## Set task
Gather from the listing below each line that includes the word "frame", and copy it.

+++ Collected material +++

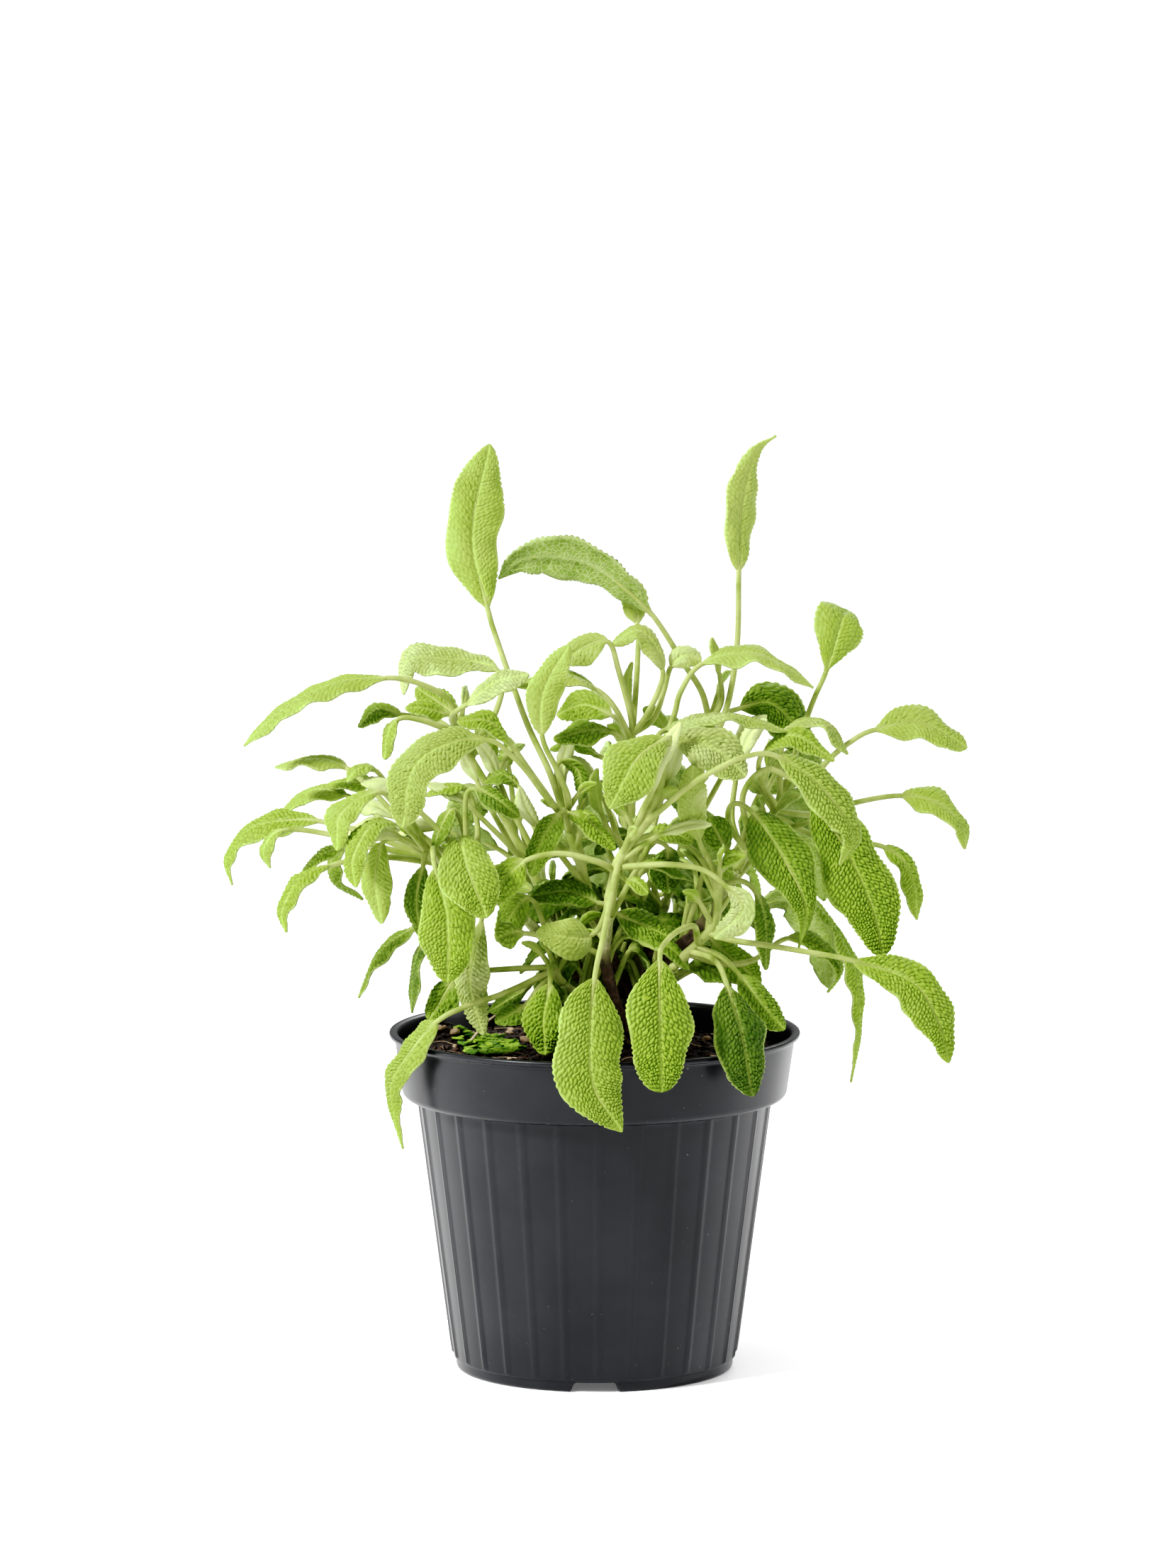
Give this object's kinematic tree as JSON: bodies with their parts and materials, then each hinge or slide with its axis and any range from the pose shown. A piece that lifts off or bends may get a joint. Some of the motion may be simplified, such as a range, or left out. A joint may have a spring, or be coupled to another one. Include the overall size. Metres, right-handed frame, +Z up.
{
  "type": "potted sage",
  "caption": "Young common sage with soft pebbled crenate leaves on branching stems, growing in a ribbed dark plastic herb pot filled with soil.",
  "frame": {"origin": "on the floor under the pot's axis, which is also the middle of the plant's spread", "axes": "+Z up along the pot's axis; the pictured front faces -Y; +X to the viewer's right"},
  "size_m": [0.2182, 0.1338, 0.273],
  "materials": {
    "pot_plastic": "satin",
    "soil": "matte",
    "bark": "matte",
    "leaf": "matte"
  },
  "bodies": {
    "root": {"pot": "pot_plastic", "soil": "soil", "woody_crown": "bark", "shoot_left_low": "leaf", "shoot_left_tip": "leaf", "shoot_centre_left": "leaf", "shoot_centre_top": "leaf", "shoot_front": "leaf", "shoot_front_low": "leaf", "shoot_right": "leaf", "shoot_right_top": "leaf", "shoot_back_tall": "leaf", "shoot_back_left": "leaf", "shoot_back_centre": "leaf", "shoot_back_right": "leaf"}
  },
  "joints": []
}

+++

## Output below
Give this object's kinematic tree as JSON: bodies with their parts and materials, then each hinge or slide with its axis and any range from the pose shown. A piece that lifts off or bends may get a joint. Some of the motion may be simplified, such as a range, or left out. A joint may have a spring, or be coupled to another one. Include the overall size. Metres, right-handed frame, +Z up.
  "frame": {"origin": "on the floor under the pot's axis, which is also the middle of the plant's spread", "axes": "+Z up along the pot's axis; the pictured front faces -Y; +X to the viewer's right"},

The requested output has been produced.